Begin with the line containing "revolve(axis=Axis.Z, revolution_arc=-degrees(mark_length /" and end with the line containing "imported = [obj"; set down that block verbatim and nothing else.

======== Records for the exercise

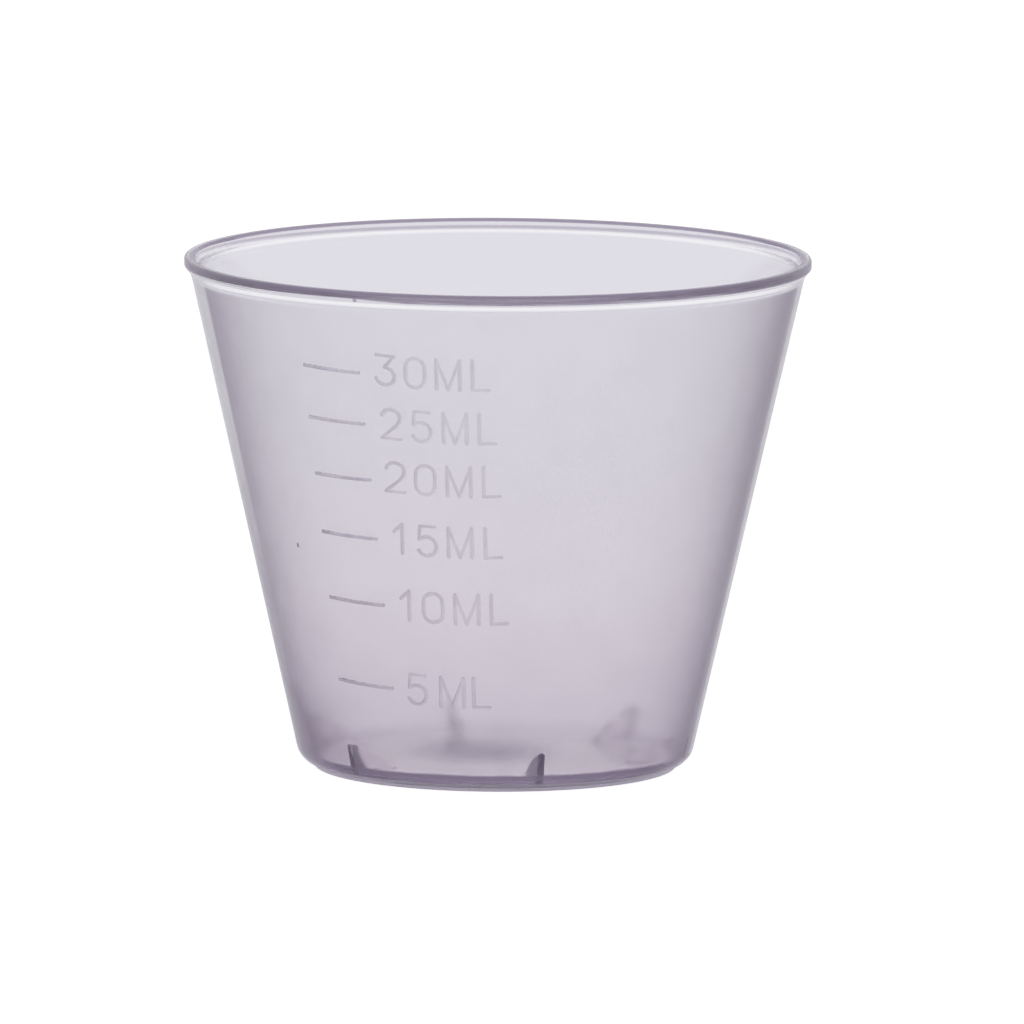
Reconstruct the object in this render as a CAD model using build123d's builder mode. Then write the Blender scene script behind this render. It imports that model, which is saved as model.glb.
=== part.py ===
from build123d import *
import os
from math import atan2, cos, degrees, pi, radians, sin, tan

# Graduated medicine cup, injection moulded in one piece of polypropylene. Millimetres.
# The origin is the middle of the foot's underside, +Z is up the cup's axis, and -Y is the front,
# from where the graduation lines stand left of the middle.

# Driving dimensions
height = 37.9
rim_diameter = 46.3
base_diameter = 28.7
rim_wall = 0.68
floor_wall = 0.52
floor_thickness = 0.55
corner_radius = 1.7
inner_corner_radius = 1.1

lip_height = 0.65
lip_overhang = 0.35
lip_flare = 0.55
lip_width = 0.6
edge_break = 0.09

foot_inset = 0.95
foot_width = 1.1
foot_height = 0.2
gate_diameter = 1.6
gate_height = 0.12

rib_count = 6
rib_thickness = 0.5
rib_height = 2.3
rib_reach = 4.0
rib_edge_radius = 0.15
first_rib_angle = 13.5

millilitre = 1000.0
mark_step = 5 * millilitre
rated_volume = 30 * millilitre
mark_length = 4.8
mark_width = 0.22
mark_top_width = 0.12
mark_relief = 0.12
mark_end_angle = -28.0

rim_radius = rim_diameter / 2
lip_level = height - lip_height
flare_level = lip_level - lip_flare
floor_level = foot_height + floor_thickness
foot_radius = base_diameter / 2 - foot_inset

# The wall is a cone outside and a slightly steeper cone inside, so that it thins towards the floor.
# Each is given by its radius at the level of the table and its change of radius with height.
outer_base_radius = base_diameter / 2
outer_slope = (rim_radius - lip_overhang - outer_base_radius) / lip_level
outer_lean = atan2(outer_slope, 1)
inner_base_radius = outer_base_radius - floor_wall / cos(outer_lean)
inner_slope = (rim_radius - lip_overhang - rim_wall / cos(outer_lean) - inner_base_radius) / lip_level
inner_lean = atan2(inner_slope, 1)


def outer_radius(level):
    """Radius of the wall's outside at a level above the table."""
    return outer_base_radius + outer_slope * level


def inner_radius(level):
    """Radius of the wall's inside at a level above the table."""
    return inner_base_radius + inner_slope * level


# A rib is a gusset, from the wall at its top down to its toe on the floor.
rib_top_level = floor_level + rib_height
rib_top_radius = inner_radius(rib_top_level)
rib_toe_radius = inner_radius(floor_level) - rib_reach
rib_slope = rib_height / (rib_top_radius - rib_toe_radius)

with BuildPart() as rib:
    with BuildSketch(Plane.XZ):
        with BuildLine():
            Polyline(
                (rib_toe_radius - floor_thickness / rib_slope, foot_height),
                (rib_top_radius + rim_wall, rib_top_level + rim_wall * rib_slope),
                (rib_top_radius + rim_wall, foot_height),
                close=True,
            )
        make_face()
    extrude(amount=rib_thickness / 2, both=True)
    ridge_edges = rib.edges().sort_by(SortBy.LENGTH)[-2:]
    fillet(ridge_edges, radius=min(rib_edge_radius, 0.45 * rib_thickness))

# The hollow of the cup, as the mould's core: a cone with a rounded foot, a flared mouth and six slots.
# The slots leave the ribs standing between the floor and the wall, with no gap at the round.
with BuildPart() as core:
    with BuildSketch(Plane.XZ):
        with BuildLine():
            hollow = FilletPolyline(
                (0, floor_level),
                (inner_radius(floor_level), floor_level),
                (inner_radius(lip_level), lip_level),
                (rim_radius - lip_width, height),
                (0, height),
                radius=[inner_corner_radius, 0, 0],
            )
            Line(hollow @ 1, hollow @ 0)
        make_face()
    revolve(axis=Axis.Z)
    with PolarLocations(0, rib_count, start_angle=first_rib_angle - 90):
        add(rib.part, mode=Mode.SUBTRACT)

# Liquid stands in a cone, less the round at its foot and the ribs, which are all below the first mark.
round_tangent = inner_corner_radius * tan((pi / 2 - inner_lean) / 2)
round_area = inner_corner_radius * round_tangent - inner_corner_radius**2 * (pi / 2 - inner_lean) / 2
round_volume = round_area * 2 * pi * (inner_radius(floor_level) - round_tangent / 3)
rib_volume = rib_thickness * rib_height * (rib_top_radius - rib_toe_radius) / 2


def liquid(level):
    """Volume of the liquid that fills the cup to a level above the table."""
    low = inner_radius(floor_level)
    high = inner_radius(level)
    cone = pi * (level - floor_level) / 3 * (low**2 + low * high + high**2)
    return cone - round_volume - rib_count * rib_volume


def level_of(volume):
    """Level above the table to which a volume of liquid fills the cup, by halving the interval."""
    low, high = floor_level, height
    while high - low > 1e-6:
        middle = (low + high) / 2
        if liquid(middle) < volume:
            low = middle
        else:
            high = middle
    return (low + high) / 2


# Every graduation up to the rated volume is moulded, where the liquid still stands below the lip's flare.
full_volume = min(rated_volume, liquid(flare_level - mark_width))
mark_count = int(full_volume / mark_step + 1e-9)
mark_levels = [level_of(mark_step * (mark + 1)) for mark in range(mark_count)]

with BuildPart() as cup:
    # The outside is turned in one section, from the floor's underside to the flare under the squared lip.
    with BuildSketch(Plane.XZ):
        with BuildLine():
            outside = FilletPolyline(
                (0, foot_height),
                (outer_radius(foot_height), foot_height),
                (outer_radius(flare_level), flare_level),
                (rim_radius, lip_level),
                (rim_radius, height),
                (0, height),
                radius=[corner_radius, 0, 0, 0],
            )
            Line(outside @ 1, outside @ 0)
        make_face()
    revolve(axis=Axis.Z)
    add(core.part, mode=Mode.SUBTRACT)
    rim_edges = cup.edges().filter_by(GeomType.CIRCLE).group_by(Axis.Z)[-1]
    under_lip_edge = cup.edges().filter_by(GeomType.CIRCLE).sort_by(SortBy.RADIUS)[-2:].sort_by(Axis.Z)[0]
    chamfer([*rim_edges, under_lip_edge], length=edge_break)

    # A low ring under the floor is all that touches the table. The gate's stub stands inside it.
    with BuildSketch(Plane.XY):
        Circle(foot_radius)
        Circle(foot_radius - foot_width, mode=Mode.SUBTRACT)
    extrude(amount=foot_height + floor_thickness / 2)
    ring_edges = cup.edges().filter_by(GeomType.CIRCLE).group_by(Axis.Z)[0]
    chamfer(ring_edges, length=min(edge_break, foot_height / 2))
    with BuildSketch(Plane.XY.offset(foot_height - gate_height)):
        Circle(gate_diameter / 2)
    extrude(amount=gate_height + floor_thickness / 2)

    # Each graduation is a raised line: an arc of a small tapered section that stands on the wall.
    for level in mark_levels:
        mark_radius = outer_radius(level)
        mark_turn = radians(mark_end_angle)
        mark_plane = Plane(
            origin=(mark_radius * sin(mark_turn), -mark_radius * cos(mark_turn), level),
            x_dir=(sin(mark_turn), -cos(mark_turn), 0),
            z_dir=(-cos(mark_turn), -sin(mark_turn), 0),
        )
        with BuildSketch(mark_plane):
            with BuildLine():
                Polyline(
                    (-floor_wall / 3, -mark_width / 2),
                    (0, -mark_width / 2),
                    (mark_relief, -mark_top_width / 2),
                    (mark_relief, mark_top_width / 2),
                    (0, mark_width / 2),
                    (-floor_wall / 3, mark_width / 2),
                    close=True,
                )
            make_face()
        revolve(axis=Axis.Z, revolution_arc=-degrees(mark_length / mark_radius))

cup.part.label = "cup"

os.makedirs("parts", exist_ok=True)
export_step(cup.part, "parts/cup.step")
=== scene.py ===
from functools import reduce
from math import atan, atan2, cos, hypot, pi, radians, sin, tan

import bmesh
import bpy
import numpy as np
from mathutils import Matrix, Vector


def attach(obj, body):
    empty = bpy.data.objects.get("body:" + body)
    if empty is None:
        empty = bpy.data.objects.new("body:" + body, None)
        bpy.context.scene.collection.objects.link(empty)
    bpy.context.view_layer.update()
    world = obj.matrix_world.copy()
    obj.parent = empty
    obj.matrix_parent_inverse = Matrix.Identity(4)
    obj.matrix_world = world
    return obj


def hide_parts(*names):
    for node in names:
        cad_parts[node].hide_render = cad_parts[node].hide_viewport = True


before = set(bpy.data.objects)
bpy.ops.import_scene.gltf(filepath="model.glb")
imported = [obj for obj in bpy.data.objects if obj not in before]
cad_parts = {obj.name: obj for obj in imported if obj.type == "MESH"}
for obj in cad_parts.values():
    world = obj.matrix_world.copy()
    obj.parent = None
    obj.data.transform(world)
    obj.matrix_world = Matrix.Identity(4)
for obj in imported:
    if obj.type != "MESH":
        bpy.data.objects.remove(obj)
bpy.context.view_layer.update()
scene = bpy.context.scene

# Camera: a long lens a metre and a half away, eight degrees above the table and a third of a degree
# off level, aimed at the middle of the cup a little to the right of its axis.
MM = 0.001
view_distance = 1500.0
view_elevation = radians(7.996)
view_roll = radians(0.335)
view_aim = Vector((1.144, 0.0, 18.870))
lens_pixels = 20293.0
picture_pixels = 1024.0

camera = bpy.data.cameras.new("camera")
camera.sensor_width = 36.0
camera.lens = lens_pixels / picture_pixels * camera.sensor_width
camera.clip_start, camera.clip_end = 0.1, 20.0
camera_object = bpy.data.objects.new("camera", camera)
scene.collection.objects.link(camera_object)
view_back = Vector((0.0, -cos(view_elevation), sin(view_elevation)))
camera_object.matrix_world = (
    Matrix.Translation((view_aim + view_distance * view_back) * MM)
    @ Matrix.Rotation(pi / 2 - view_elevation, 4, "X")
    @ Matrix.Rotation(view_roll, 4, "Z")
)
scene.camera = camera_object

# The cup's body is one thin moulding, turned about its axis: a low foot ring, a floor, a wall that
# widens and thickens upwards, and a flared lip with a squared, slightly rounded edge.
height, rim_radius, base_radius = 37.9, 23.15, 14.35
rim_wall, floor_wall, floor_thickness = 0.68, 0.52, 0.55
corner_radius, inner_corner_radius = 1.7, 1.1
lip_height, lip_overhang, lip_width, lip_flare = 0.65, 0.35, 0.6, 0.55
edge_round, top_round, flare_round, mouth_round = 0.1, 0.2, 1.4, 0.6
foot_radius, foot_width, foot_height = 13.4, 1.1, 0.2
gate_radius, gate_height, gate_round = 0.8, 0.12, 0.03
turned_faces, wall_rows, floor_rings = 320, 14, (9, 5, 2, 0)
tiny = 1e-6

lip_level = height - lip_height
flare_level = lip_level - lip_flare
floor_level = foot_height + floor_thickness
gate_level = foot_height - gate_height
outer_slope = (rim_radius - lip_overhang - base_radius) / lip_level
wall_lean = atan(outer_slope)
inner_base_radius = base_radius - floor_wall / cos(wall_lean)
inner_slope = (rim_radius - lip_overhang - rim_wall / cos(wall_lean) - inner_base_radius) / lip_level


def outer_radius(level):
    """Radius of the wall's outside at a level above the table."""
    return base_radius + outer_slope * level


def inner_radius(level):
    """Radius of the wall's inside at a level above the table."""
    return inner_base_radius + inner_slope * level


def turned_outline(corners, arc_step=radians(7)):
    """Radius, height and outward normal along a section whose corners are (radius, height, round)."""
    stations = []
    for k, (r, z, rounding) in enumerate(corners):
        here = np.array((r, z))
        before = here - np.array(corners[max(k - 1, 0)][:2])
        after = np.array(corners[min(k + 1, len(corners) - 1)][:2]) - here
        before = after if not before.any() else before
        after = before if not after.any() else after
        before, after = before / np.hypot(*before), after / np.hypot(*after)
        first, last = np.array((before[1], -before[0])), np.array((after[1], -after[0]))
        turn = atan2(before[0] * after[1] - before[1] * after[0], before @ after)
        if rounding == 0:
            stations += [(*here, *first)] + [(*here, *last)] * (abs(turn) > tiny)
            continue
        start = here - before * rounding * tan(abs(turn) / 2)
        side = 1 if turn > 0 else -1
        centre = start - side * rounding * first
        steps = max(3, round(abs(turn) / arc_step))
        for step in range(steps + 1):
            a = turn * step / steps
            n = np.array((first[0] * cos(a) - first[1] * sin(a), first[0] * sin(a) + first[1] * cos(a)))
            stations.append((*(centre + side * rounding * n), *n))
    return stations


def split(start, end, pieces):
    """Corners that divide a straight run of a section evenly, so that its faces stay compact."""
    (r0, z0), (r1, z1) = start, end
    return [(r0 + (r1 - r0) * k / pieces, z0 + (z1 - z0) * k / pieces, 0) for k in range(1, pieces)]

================
======== Records for the exercise

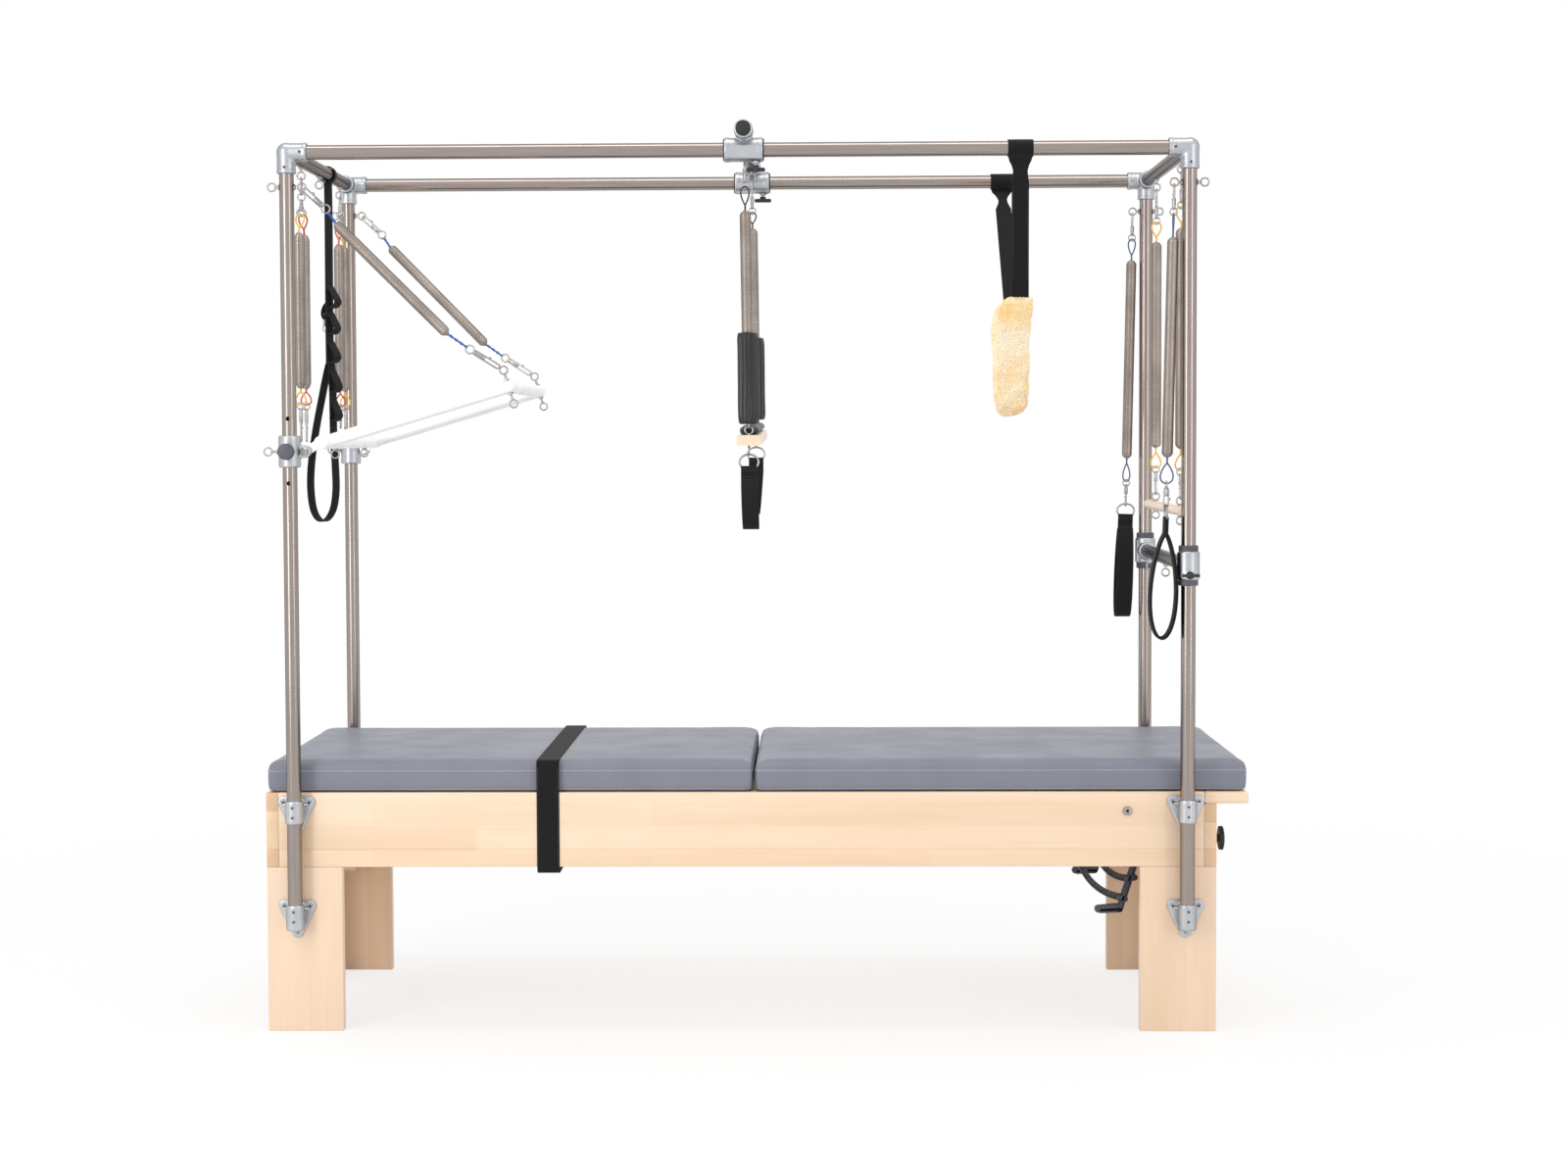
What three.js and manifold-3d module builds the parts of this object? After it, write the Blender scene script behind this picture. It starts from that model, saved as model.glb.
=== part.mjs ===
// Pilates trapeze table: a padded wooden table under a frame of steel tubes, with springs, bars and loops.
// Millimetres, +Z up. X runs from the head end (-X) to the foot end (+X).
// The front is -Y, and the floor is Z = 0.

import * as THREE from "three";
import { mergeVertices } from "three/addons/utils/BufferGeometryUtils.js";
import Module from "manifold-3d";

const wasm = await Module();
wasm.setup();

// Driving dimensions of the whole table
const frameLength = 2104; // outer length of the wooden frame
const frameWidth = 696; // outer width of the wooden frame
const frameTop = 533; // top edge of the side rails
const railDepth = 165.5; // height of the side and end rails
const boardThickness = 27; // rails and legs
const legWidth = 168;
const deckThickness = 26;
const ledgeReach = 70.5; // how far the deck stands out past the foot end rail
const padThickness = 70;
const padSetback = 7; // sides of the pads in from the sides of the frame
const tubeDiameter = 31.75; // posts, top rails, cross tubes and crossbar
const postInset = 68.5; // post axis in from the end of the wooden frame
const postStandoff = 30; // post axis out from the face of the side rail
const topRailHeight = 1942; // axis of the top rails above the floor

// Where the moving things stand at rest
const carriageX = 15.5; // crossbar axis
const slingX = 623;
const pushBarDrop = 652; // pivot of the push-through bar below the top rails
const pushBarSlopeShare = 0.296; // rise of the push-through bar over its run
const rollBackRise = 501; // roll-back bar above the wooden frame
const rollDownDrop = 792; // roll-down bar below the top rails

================

Answer to the task:
        revolve(axis=Axis.Z, revolution_arc=-degrees(mark_length / mark_radius))

cup.part.label = "cup"

os.makedirs("parts", exist_ok=True)
export_step(cup.part, "parts/cup.step")
=== scene.py ===
from functools import reduce
from math import atan, atan2, cos, hypot, pi, radians, sin, tan

import bmesh
import bpy
import numpy as np
from mathutils import Matrix, Vector


def attach(obj, body):
    empty = bpy.data.objects.get("body:" + body)
    if empty is None:
        empty = bpy.data.objects.new("body:" + body, None)
        bpy.context.scene.collection.objects.link(empty)
    bpy.context.view_layer.update()
    world = obj.matrix_world.copy()
    obj.parent = empty
    obj.matrix_parent_inverse = Matrix.Identity(4)
    obj.matrix_world = world
    return obj


def hide_parts(*names):
    for node in names:
        cad_parts[node].hide_render = cad_parts[node].hide_viewport = True


before = set(bpy.data.objects)
bpy.ops.import_scene.gltf(filepath="model.glb")
imported = [obj for obj in bpy.data.objects if obj not in before]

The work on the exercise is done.